I had high hopes for The Mangle but the developer has been very flaky and it is not been developed.


----------



## givemenoughrope (Dec 17, 2016)

I bought Halion 5 and Mach Five 3/Falcon a while ago and have been meaning to dust them off. I don't really know my way around them like Kontakt, like not at all... but just throwing some orchestra chords in either one and messing with granular mode can yield great things...but it's a toss up what comes out of course.


----------



## phil_wc (Dec 17, 2016)

I use Granulate and Padshop Pro the most.


----------



## InLight-Tone (Dec 17, 2016)

You can only granulate single samples not multi- sampled like Alchemy of olde?


----------



## ryan-Phayder (Dec 20, 2016)

^ Padshop Pro has 2 layers so you can granulate 2 samples in the same patch.


----------



## marcotronic (Dec 31, 2016)

I'm always using UVI Falcon for granular stuff.


----------



## Parsifal666 (Dec 31, 2016)

I use classic Alchemy (Windows version). I simply like the workflow, and the results are always satisfactory for my music.


----------



## synthpunk (Dec 31, 2016)

I still have a friend who uses the original Alchemy just because he knows it so well even know he has Logic X and Alchemy2



Parsifal666 said:


> I use classic Alchemy (Windows version).
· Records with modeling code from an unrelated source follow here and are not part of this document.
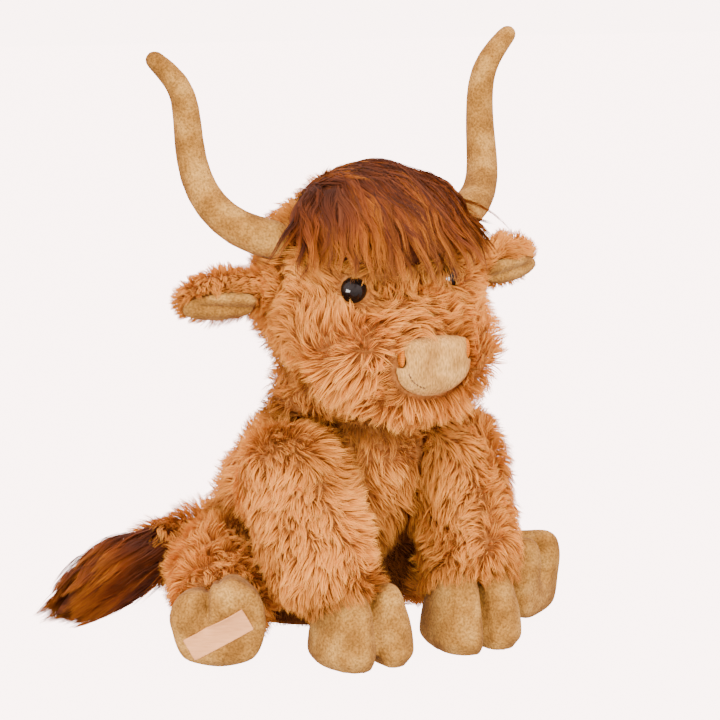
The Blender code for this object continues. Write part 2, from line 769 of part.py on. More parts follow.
def foreleg_path_outline():
    """Side view of the room that a foreleg sweeps: round the shoulder, then ahead of the leg's rear line."""
    leg = foreleg_direction()
    hang_angle = math.atan2(leg.z, leg.y)
    raised_angle = hang_angle - FORELEG_RAISE
    radius = SHOULDER_RADIUS + SOCKET_GAP
    centre_y, centre_z = SHOULDER[1], SHOULDER[2]
    far = 3 * FORELEG_DROP
    start = hang_angle + math.pi / 2
    end = raised_angle + 3 * math.pi / 2
    outline = [
        (
            centre_y + radius * math.cos(start) + far * math.cos(hang_angle),
            centre_z + radius * math.sin(start) + far * math.sin(hang_angle),
        )
    ]
    for k in range(PATH_STEPS + 1):
        angle = start + (end - start) * k / PATH_STEPS
        outline.append((centre_y + radius * math.cos(angle), centre_z + radius * math.sin(angle)))
    outline.append(
        (
            centre_y + radius * math.cos(end) + far * math.cos(raised_angle),
            centre_z + radius * math.sin(end) + far * math.sin(raised_angle),
        )
    )
    return outline


def hoof_cage(centre, across, toe, up, sizes):
    """A rounded block with a cleft that parts its front into two toes; centre is the middle of the sole."""
    width, length, height = sizes
    bm = bmesh.new()
    bmesh.ops.create_cube(bm, size=2)
    bmesh.ops.subdivide_edges(bm, edges=bm.edges, cuts=3, use_grid_fill=True)
    for vert in bm.verts:
        x, y, z = vert.co
        ahead = max(y, 0)
        rise = (z + 1) / 2
        inner = 1 - abs(2 * abs(x) - 1)
        narrow = 1 + (HOOF_TOP_SHARE - 1) * rise
        round_x = x * math.sqrt(1 - HOOF_ROUND_SHARE * y * y / 2)
        round_y = y * math.sqrt(1 - HOOF_ROUND_SHARE * x * x / 2)
        if abs(x) < GAP:
            round_y -= HOOF_CLEFT_SHARE * ahead
            rise -= HOOF_CLEFT_DIP_SHARE * ahead * rise
        else:
            round_x -= math.copysign(inner * ahead * (abs(x) - HOOF_CLEFT_WIDTH_SHARE), x)
        crown = HOOF_SOLE_CROWN * (1 - rise) * (1 - x * x) * (1 - y * y)
        offset_x = round_x * narrow * width / 2
        offset_y = round_y * narrow * length / 2
        vert.co = centre + across * offset_x + toe * offset_y + up * (rise * height - crown)
    return bm


def make_hoof(build, name, cage, leg_room, floor, pivot):
    hoof = build.piece(cage, name, BEIGE_VELOUR)
    build.cut(hoof, leg_room)
    build.cut(hoof, floor)
    build.hang(hoof, pivot)
    return hoof


def make_forelegs(build, body, floor):
    inner = FORELEG_INNER_X
    slice_start = Vector((-inner - GAP, SHOULDER[1], SHOULDER[2]))
    sideways = Vector((1, 0, 0))
    width = 2 * (inner + GAP)
    slice_disc = cone_along(slice_start, sideways, width, FORELEG_SLICE_RADIUS, FORELEG_SLICE_RADIUS)
    chest_room = build.cutter(slice_disc, "chest_room")
    hoof_places = {"left": FORE_HOOF_LEFT_X, "right": FORE_HOOF_RIGHT_X}
    for name, side in SIDES:
        path = prism(foreleg_path_outline(), side * inner, side * (inner + 3 * SHOULDER_RADIUS))
        build.cut(body, build.cutter(path, "foreleg_path_" + name))
        leg = build.piece(loft(foreleg_sections(side), LIMB_SIDES), "foreleg_" + name, GOLDEN_FUR)
        build.cut(leg, chest_room)
        pivot = build.pivot("shoulder_pivot_" + name, place(SHOULDER, side))
        build.hang(leg, pivot)

        room = loft(foreleg_sections(side, GAP), LIMB_SIDES)
        leg_room = build.cutter(room, "foreleg_room_" + name, levels=FORM_LEVELS)
        toe = Vector((side * math.sin(FORE_HOOF_TURN), -math.cos(FORE_HOOF_TURN), 0))
        up = Vector((0, 0, 1))
        centre = place((hoof_places[name], FORE_HOOF_Y, -HOOF_SOLE_CUT), side)
        cage = hoof_cage(centre, toe.cross(up), toe, up, (HOOF_WIDTH, HOOF_LENGTH, HOOF_HEIGHT))
        make_hoof(build, "fore_hoof_" + name, cage, leg_room, floor, pivot)


def hind_leg_sections(side, grow=0):
    hip = place(HIP, side)
    leg = place((HIND_LEG_OUT, -HIND_LEG_FORWARD, -HIND_LEG_DROP), side)
    points = [hip, hip + leg / 2, hip + leg]
    radii = [HIP_RADIUS, (HIP_RADIUS + HIND_CUFF_RADIUS) / 2, HIND_CUFF_RADIUS]
    return swept_sections(points, radii, Vector((0, 0, 1)), HIND_CUFF_ROUNDING, grow)


def make_hind_legs(build, body, floor):
    for name, side in SIDES:
        leg = build.piece(loft(hind_leg_sections(side), LIMB_SIDES), "hind_leg_" + name, GOLDEN_FUR)
        build.cut(leg, floor)
        pivot = build.pivot("hip_pivot_" + name, place(HIP, side))
        build.hang(leg, pivot)
        hip_room = loft(hind_leg_sections(side, SOCKET_GAP), LIMB_SIDES)
        build.cut(body, build.cutter(hip_room, "hip_room_" + name, levels=FORM_LEVELS))
        hip_seat = ball(place(HIP, side), HIP_RADIUS + HIP_SEAT_GAP, SOCKET_STEPS)
        build.cut(body, build.cutter(hip_seat, "hip_seat_" + name))

        room = loft(hind_leg_sections(side, GAP), LIMB_SIDES)
        leg_room = build.cutter(room, "hind_leg_room_" + name, levels=FORM_LEVELS)
        forward = place((HIND_LEG_OUT, -HIND_LEG_FORWARD, 0), side).normalized()
        cuff = place(HIP, side) + place((HIND_LEG_OUT, -HIND_LEG_FORWARD, 0), side)
        sole = cuff + forward * HIND_SOLE_REACH
        sole.z = HIND_SOLE_Z
        toe = Vector((0, 0, 1))
        across = toe.cross(forward)
        cage = hoof_cage(sole, across, toe, -forward, (HIND_HOOF_WIDTH, HIND_HOOF_LENGTH, HIND_HOOF_HEIGHT))
        hoof = make_hoof(build, "hind_hoof_" + name, cage, leg_room, floor, pivot)
        if name == "right":
            make_sole_patch(build, hoof, sole, across, toe, forward, pivot)


def make_sole_patch(build, hoof, sole, across, toe, forward, pivot):
    """A plain sewn patch across the sole."""
    centre = sole - toe * SOLE_PATCH_DROP + forward * SOLE_PATCH_SEAT
    along = across * math.cos(SOLE_PATCH_TURN) + toe * math.sin(SOLE_PATCH_TURN)
    wide = forward.cross(along)
    for name, grow in (("sole_patch", 0), ("sole_patch_room", GAP)):
        bm = bmesh.new()
        bmesh.ops.create_cube(bm, size=2)
        for vert in bm.verts:
            x = vert.co.x * (SOLE_PATCH_LENGTH / 2 + grow)
            y = vert.co.y * (SOLE_PATCH_WIDTH / 2 + grow)
            z = vert.co.z * (SOLE_PATCH_THICKNESS / 2 + grow)
            vert.co = centre + along * x + wide * y + forward * z
        if grow:
            build.cut(hoof, build.cutter(bm, name))
        else:
            patch = build.piece(bm, name, PATCH_CREAM, levels=0)
            build.hang(patch, pivot)


def tail_points():
    root = Vector(TAIL_ROOT)
    points = []
    radii = []
    for out, back, drop, size in TAIL_POINT_SHARES:
        points.append(root + Vector((-out * TAIL_OUT, back * TAIL_BACK, -drop * TAIL_DROP)))
        radii.append(size * TAIL_RADIUS)
    return points, radii


def make_tail(build, body, floor):
    points, radii = tail_points()
    upward = Vector((0, 0, 1))
    tail_cage = loft(swept_sections(points, radii, upward, TAIL_END_ROUNDING), LIMB_SIDES)
    tail = build.piece(tail_cage, "tail", GOLDEN_FUR)
    pivot = build.pivot("tail_pivot", points[0])
    build.hang(tail, pivot)
    seam = (TAIL_RADIUS, TAIL_SOCKET_FLARE, TAIL_SOCKET_REACH)
    cut_socket(build, body, "tail", points[0], points[1] - points[0], seam)

    start = points[-1]
    tuft_points = []
    tuft_radii = []
    for out, forward, drop, size in TUFT_POINT_SHARES:
        fall = drop * (start.z - TUFT_TIP_Z)
        tuft_points.append(start + Vector((-out * TUFT_LENGTH, -forward * TUFT_FORWARD, -fall)))
        tuft_radii.append(size * TUFT_RADIUS)
    tuft_sections = swept_sections(tuft_points, tuft_radii, upward)
    tuft = build.piece(loft(tuft_sections, LIMB_SIDES), "tail_tuft", RUST_HAIR)
    room = loft(swept_sections(points, radii, upward, TAIL_END_ROUNDING, GAP), LIMB_SIDES)
    build.cut(tuft, build.cutter(room, "tail_room", levels=FORM_LEVELS))
    build.cut(tuft, floor)
    build.hang(tuft, pivot)


def main():
    clear_scene()
    build = Builder()
    floor = build.cutter(floor_slab(), "floor_cutter")
    body = make_body(build)
    make_seat(build, body)
    neck_centre = Vector((0, NECK_Y, NECK_Z))
    build.carrier = build.pivot("neck_turn_pivot", neck_centre)
    neck_room = make_neck(build)
    build.carrier = build.pivot("head_nod_pivot", neck_centre)
    nod_pivot = build.carrier
    head = make_head(build, neck_room)
    head_room = build.cutter(loft(head_sections(GAP), HEAD_SIDES), "head_room", levels=FORM_LEVELS)
    make_forelock(build, head_room)
    make_nose(build, head_room)
    make_eyes(build, head)
    make_horns(build, head)
    make_ears(build, head)
    nod_pivot.rotation_euler.y = -HEAD_ROLL
    build.carrier = None
    make_forelegs(build, body, floor)
    make_hind_legs(build, body, floor)
    make_tail(build, body, floor)


main()
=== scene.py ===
"""Looks of the seated plush Highland cow: fur, long hair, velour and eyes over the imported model.

The cow faces -Y, its left side is +X, and it sits on Z = 0. All lengths are in metres.
"""

import json
import math

import bmesh
import bpy
import numpy as np
from mathutils import Matrix, Vector
from mathutils.bvhtree import BVHTree
from mathutils.kdtree import KDTree

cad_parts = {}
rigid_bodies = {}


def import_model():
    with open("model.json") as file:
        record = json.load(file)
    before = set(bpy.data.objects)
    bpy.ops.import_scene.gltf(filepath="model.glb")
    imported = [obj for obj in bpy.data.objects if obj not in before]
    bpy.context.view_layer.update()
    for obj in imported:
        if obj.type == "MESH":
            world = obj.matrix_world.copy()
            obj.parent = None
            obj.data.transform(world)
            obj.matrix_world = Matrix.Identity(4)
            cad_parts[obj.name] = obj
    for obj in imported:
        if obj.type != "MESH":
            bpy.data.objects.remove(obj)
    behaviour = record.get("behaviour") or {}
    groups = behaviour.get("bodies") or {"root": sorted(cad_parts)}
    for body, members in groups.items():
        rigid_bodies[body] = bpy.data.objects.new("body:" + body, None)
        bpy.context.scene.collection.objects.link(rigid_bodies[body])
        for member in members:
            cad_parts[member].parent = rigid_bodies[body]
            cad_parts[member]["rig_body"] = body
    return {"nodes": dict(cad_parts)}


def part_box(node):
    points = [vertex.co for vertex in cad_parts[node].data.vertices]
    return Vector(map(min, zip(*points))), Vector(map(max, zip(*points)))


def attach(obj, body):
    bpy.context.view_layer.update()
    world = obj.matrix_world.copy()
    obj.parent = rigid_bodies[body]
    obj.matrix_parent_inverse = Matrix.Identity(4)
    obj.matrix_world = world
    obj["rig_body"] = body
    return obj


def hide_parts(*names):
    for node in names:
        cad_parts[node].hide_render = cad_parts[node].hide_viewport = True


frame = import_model()
NODES = frame["nodes"]

# Camera: where it stands, what it looks at, and its lens
CAMERA_PLACE = (-0.5474, -0.9929, 0.3087)
CAMERA_TARGET = (0.01976, -0.01066, 0.11889)
CAMERA_LENS_MM = 125
CAMERA_SENSOR_MM = 36

# Head: the head leans to the cow's right about the neck's centre
NECK_CENTRE = (0, -0.0380, 0.1210)
HEAD_ROLL = math.radians(2.5)
NOSE_CENTRE = (0, -0.1080, 0.1320)
EYE_PLACE = (0.0235, -0.0860, 0.1640)

# Fur: how a stuffed form is drawn in under it, and how its strands grow
SKIN_VOXEL = 0.0022
SKIN_DEPTH = 0.0031
EAR_SKIN_DEPTH = 0.0030
TAIL_SKIN_DEPTH = 0.0016
NEIGHBOUR_NEAR = 0.0008
NEIGHBOUR_FAR = 0.0060
FLOOR_CLEAR = 0.0004
# how deep a root may lie in a neighbour that the fur grows over
BURIED = 0.0012
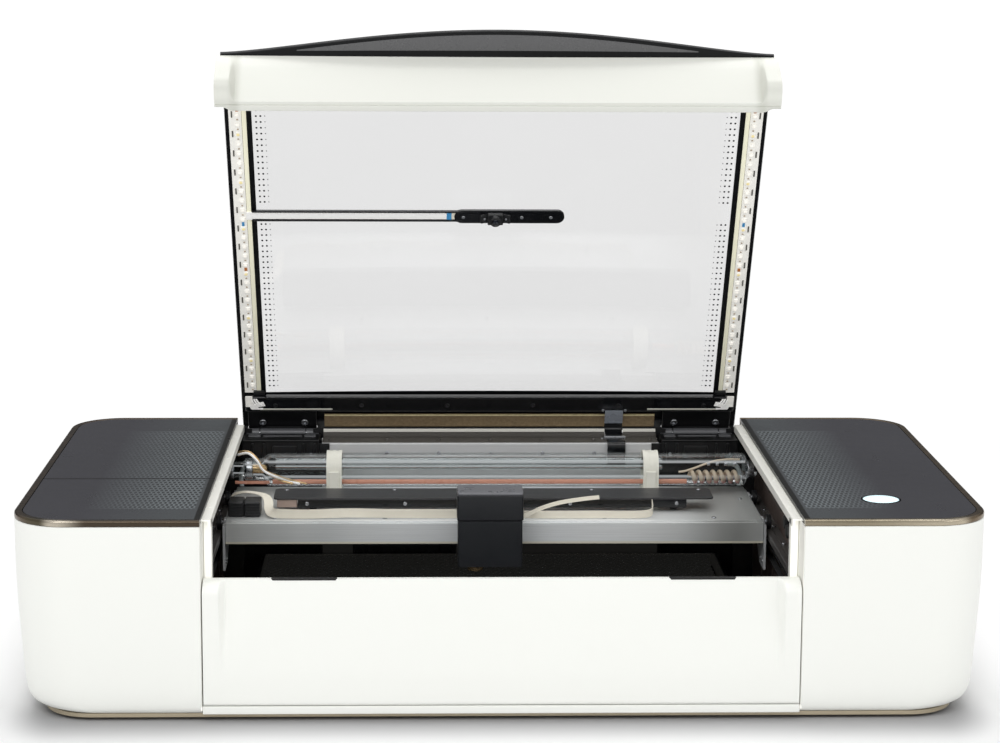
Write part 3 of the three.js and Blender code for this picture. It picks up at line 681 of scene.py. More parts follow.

I simply like the workflow, and the results are always satisfactory for my music.


----------



## kevinlee87 (Dec 31, 2016)

Before = Alchemy
Now = Falcon


----------



## Iskra (Dec 31, 2016)

I don't use much granular synthesis, although I use padshop a lot (for very specific purposes). One very underrated synth, imho...


----------



## bytechop (Jan 7, 2017)

The Mangle, Granulator2 or other Reaktor/Max Tools.


----------